Everyone is now nicely traumatised.


  


I like the artistry of it – the imagery, the tension is all pretty well done. There’s a lot of mystery, of course, but also a really well maintained underlying fear (who expected the lift they crawled out of to suddenly move and kill one of them? I did!) and some really well shot scenes – like Gigi being trampled. There is an excellent theme of utter confusion and chaos.

So far there’s a lot of characters. There were also a lot of random events packed next to each other which weren’t needed all in one episode – Francis  with diabetic low sugar, random explosions before the helicopter crash, the helicopter crash and stampede itself, the mob attacking the fire truck. There’s a lot of random events but no connection beyond CHAOS. I suppose it does give the sense of chaos – which is did really well – but I couldn’t really find my feet in the pilot. But then, was I supposed to? Or was I just supposed to cling to Gigi as the one stable thing I knew among everything falling apart (which is what I did).
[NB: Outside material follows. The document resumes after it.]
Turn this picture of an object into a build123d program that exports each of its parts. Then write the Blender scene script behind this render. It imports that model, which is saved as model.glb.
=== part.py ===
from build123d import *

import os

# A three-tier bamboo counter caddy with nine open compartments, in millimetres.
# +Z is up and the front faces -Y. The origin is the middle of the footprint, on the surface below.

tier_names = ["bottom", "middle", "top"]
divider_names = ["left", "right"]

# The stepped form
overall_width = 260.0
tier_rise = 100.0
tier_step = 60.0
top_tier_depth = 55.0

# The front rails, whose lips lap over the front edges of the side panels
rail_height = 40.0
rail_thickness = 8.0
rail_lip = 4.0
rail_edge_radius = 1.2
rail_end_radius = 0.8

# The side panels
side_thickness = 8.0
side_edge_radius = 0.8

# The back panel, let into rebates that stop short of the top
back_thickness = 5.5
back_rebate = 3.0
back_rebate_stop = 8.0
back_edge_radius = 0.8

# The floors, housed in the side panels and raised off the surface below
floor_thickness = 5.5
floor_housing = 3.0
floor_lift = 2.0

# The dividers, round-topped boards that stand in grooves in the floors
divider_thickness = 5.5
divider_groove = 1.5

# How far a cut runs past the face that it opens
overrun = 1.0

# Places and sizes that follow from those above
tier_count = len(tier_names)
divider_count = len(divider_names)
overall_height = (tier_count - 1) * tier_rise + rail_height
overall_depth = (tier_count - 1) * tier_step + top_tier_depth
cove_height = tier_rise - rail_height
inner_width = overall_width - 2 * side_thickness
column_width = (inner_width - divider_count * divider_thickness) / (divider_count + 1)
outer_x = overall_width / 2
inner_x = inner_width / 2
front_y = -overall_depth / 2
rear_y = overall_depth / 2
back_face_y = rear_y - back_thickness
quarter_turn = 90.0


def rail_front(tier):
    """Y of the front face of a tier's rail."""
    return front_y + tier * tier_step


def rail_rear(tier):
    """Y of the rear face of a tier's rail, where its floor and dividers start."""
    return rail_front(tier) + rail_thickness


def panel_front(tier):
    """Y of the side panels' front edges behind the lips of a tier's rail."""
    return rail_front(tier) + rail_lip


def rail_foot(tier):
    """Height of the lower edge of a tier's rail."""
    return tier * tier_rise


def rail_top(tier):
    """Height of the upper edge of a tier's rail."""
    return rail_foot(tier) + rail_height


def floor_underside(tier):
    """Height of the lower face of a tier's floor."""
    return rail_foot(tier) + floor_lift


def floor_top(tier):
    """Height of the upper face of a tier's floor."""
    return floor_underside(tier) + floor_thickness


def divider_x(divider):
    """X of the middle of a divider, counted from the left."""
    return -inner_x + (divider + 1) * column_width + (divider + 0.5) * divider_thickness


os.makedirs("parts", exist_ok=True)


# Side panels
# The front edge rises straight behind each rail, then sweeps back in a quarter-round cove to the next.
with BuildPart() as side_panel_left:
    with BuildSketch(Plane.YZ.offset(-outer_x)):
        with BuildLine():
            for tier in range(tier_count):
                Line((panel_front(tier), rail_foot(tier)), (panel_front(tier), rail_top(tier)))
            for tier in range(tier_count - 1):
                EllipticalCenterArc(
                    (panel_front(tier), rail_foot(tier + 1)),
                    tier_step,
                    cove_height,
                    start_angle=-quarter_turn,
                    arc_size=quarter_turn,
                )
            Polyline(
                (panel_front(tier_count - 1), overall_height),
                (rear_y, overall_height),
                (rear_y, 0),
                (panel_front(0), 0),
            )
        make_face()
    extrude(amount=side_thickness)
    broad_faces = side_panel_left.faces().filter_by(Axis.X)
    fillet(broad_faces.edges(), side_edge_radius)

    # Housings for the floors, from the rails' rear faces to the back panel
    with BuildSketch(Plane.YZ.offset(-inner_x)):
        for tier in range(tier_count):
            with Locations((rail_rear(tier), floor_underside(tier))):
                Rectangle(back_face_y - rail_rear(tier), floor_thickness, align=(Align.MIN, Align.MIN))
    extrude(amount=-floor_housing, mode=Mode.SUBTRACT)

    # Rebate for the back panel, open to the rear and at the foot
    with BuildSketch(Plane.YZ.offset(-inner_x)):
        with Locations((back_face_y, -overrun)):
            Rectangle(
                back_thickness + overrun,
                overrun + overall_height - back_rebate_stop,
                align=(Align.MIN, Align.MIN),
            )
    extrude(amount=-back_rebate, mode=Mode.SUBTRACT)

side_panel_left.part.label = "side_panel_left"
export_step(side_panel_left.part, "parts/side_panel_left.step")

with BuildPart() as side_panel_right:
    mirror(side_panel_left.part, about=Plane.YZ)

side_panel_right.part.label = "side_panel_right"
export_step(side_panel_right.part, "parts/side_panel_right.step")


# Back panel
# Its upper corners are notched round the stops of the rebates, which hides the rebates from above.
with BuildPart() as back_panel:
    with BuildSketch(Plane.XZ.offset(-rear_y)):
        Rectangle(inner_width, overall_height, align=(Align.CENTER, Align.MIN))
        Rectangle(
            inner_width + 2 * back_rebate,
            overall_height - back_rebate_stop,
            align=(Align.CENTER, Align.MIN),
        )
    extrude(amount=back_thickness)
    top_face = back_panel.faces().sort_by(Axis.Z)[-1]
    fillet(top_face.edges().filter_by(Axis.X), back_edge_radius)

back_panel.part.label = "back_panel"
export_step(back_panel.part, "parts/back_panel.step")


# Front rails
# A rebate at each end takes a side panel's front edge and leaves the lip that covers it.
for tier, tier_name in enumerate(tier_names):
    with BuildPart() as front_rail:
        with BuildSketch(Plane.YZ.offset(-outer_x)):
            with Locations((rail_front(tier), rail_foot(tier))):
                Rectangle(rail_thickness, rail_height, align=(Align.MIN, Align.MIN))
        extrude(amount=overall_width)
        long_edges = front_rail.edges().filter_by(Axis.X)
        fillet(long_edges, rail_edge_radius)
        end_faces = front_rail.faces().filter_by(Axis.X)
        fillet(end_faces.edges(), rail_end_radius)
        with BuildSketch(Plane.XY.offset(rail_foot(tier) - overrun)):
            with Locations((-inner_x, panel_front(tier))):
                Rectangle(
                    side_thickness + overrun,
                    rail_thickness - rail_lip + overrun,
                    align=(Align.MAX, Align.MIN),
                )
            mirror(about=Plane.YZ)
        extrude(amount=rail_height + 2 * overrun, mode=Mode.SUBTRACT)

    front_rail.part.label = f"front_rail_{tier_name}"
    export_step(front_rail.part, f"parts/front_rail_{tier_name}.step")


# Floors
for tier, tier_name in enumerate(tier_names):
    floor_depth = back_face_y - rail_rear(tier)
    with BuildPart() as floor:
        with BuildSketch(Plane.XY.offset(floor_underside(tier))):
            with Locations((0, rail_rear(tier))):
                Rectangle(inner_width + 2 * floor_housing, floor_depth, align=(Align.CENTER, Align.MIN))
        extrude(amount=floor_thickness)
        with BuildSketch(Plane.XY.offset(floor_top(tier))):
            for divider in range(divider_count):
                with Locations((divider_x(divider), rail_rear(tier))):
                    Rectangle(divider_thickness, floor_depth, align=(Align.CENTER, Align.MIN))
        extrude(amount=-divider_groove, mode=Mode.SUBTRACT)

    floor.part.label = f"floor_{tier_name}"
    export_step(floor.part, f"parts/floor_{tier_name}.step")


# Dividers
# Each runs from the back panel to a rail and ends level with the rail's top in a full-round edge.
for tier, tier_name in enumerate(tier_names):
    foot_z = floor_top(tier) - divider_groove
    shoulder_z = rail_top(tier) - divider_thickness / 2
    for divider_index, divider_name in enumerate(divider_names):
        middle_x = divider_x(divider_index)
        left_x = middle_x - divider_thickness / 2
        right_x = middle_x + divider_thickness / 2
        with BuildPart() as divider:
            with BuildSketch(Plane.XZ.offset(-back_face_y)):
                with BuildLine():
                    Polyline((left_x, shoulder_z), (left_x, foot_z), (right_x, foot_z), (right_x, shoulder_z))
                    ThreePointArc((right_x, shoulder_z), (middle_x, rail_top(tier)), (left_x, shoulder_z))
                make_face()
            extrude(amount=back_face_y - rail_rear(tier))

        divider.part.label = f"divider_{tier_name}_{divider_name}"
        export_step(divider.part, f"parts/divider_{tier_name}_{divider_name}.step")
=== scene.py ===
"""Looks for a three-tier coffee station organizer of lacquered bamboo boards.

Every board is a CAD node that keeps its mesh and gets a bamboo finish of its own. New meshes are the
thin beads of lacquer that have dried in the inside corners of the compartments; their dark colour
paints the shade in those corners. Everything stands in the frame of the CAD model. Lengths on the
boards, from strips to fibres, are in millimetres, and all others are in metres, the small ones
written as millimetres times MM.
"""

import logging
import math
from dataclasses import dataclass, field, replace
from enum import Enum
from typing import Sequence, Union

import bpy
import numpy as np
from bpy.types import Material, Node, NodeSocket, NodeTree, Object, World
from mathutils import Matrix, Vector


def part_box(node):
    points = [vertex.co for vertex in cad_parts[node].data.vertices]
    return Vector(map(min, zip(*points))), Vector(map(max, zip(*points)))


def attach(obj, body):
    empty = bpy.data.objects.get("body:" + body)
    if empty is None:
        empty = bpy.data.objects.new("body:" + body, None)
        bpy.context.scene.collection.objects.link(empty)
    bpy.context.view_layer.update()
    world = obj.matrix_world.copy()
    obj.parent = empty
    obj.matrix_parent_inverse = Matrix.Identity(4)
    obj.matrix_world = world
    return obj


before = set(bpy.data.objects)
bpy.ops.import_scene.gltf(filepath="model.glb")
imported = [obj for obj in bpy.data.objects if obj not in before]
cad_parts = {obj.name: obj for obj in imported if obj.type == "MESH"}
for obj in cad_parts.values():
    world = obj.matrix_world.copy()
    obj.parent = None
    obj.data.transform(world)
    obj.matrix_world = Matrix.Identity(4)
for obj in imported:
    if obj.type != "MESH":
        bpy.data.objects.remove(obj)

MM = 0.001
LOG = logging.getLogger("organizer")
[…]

Most of the characters are pretty simplistic at the moment – so I’m hoping they develop into more. Except McCormick who just needs to die. Apparently Andrew Howard, who plays McCormick is Welsh. I am bemused as to what part of Wales he’s from which apparently left him with no exposure to other British Isles accents at all. Wade’s character is just trying too hard to be a lawyer. I think Muñoz is the only character except Gigi I’ve become particularly attached to – everything spiralling out of control but, as a cop, she knows she’s supposed to hold it together. I like her.

I also kind of think the show was written by a 10 year old who has discovered naughty words for the first time. Swearing doesn’t bother me even slightly, but it does feel ridiculous and kind of childish for everyone to repeatedly say fuck for no fucking reason.

Obviously there’s a lot of mystery – and it has managed to hook my curiosity.